HOMES for students and key workers could be included in a newly-proposed Poole town centre development.

Food store chain Aldi has put in an outline application to build a 12-storey block on the Pitwines gas site.

It includes a pharmacy and medical centre as well as 201 homes for students and medical workers.

The plans have been submitted along with an application for a food store and 12 or 13 flats above that.

Poole planning officer Doug Evans, said: "Whether there is a need for this type of accommodation in the town centre will be one of the issues looked at.

"It is too early to say if it is the right sort of accommodation in the right place."

A date has not yet been set for the application to go before Poole council's planning committee.

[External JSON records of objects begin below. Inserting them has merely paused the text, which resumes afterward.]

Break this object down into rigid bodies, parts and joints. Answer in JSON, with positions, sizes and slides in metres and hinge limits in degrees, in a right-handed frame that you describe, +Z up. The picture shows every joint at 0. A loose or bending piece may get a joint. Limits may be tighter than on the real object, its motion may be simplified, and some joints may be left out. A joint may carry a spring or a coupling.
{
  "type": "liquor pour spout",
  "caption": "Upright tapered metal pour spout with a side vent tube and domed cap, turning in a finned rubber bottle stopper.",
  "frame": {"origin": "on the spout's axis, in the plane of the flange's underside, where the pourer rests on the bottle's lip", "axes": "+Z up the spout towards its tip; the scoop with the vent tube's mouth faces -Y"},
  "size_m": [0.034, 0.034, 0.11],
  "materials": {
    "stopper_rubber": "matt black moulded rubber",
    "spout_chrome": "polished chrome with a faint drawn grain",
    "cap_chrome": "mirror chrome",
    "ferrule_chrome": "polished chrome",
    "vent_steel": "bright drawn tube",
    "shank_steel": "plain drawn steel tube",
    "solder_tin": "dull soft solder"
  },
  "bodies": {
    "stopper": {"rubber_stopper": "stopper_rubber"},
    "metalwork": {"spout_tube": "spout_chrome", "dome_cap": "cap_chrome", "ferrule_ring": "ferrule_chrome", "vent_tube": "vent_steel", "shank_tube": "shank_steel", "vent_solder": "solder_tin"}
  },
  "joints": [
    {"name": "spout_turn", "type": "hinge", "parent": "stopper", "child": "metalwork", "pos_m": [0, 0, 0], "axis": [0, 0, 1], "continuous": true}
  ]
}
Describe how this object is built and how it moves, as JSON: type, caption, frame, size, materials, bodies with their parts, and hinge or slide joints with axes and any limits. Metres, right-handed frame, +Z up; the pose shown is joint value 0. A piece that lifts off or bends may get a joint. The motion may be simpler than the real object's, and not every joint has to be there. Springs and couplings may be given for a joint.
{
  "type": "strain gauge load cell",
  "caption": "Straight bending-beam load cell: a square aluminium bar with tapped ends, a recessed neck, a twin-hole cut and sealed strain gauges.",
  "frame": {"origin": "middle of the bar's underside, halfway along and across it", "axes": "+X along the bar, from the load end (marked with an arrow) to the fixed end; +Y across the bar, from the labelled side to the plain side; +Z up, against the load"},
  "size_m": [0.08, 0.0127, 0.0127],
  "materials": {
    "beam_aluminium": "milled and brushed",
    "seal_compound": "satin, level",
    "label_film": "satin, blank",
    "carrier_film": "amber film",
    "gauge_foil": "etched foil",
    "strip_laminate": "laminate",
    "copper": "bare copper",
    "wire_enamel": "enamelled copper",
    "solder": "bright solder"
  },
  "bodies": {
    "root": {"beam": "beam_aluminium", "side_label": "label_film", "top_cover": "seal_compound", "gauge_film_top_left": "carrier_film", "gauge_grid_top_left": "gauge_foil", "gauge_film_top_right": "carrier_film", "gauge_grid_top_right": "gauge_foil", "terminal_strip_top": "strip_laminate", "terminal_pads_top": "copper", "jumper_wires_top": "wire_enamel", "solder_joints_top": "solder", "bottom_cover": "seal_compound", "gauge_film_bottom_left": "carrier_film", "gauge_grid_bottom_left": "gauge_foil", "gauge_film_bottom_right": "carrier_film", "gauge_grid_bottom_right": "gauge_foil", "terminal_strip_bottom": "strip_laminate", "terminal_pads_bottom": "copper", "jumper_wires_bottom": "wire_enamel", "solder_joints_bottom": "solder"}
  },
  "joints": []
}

Although the council stipulates a developer must provide some kind of affordable housing in a planning application, Mr Evans said Aldi had chosen to build homes for students and key workers. The council had not stipulated this was needed.

Aldi's plans come shortly after 64 affordable homes were provided with the new Asda in West Quay Road, which opened in September last year.

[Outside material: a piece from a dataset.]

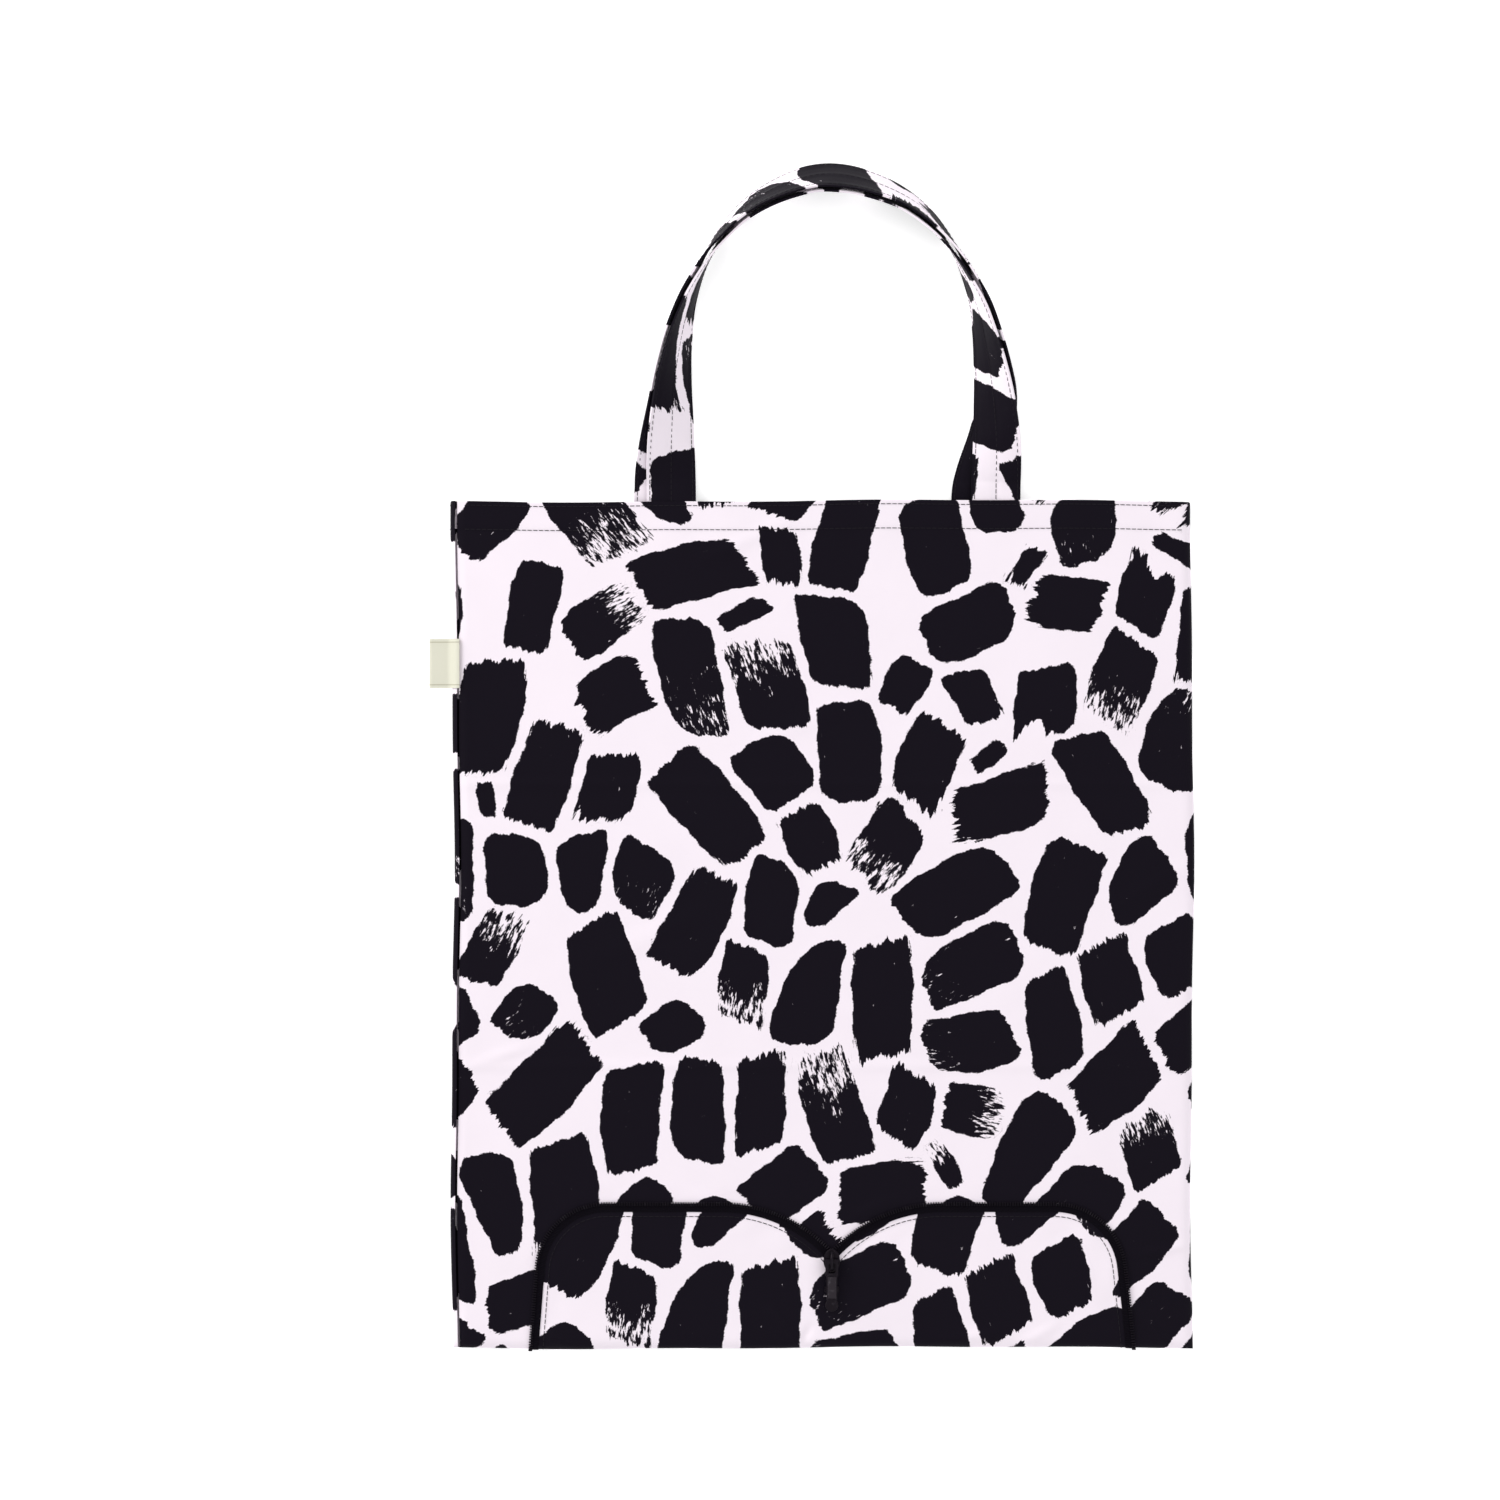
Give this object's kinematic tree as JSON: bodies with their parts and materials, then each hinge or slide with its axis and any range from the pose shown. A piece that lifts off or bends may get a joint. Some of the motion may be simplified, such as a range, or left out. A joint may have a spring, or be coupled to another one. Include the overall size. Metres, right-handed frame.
{
  "type": "foldable tote bag",
  "caption": "Flat shopping tote in white cloth with black brush dabs, two strap handles, and a zip-round pouch in its bottom edge that the bag folds into.",
  "frame": {"origin": "centre of the back panel's outer face, with the empty bag lying on its back", "axes": "+X to the right as the front is seen, +Y towards the handles, +Z out of the front panel"},
  "size_m": [0.388, 0.6037, 0.0264],
  "materials": {
    "printed_cloth": "thin matte woven polyester printed with black brush dabs",
    "zip_tape": "black woven zip tape",
    "zip_teeth": "black nylon coil",
    "zip_metal": "black satin enamel",
    "label_ribbon": "cream woven ribbon, blank"
  },
  "bodies": {
    "lower": {"front_panel_lower": "printed_cloth", "back_panel_lower": "printed_cloth", "left_side_seam_lower": "printed_cloth", "right_side_seam_lower": "printed_cloth", "pouch_cover_front": "printed_cloth", "pouch_cover_back": "printed_cloth", "pouch_bottom_fold": "printed_cloth", "left_bottom_corner": "printed_cloth", "right_bottom_corner": "printed_cloth", "zip_tape_left": "zip_tape", "zip_tape_right": "zip_tape", "zip_teeth_left": "zip_teeth", "zip_teeth_right": "zip_teeth", "zip_bottom_stop": "zip_metal", "zip_top_stop_left": "zip_metal", "zip_top_stop_right": "zip_metal"},
    "middle": {"front_panel_middle": "printed_cloth", "back_panel_middle": "printed_cloth", "left_side_seam_middle": "printed_cloth", "right_side_seam_middle": "printed_cloth"},
    "upper": {"front_panel_upper": "printed_cloth", "back_panel_upper": "printed_cloth", "front_top_hem": "printed_cloth", "back_top_hem": "printed_cloth", "left_side_seam_upper": "printed_cloth", "right_side_seam_upper": "printed_cloth", "front_strap_end_left": "printed_cloth", "front_strap_end_right": "printed_cloth", "back_strap_end_left": "printed_cloth", "back_strap_end_right": "printed_cloth", "side_label": "label_ribbon"},
    "front_handle": {"front_handle_strap": "printed_cloth"},
    "back_handle": {"back_handle_strap": "printed_cloth"},
    "slider": {"zip_slider_body": "zip_metal", "zip_slider_bridge": "zip_metal"},
    "pull_tab": {"zip_pull_tab": "zip_metal"}
  },
  "joints": [
    {"name": "middle_fold", "type": "hinge", "parent": "lower", "child": "middle", "pos_m": [0, -0.07167, 0.0116], "axis": [1, 0, 0], "range_deg": [0, 178]},
    {"name": "upper_fold", "type": "hinge", "parent": "middle", "child": "upper", "pos_m": [0, 0.07167, -0.0015], "axis": [1, 0, 0], "range_deg": [-178, 0]},
    {"name": "front_handle_swing", "type": "hinge", "parent": "upper", "child": "front_handle", "pos_m": [0, 0.215, 0.0063], "axis": [1, 0, 0], "range_deg": [0, 178], "deforming": ["front_handle_strap"]},
    {"name": "back_handle_swing", "type": "hinge", "parent": "upper", "child": "back_handle", "pos_m": [0, 0.215, 0.0063], "axis": [1, 0, 0], "range_deg": [0, 178], "deforming": ["back_handle_strap"]},
    {"name": "slider_travel", "type": "slide", "parent": "lower", "child": "slider", "axis": [0, -1, 0], "range_m": [0, 0.012]},
    {"name": "pull_swing", "type": "hinge", "parent": "slider", "child": "pull_tab", "pos_m": [0.0045, -0.17015, 0.01125], "axis": [-1, 0, 0], "range_deg": [0, 175]}
  ],
  "couplings": [
    {"joint": "upper_fold", "follows": "middle_fold", "ratio": -1}
  ]
}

The 11-storey tower above the supermarket should be opened soon.

Work began on the Pitwines site - now called the Poole Quarter - more than a year ago to clear contamination from the land and build 512 homes.

The one and two-bed flats cost £159,950 and the homes in the first phase range up to three and four bedroom townhouses costing up to £350,000.

The development is likely to provide a community of 1,500 to 2,000 people within walking distance of the town centre

A sales office is now open on the site and the first residents are expected to move in this July.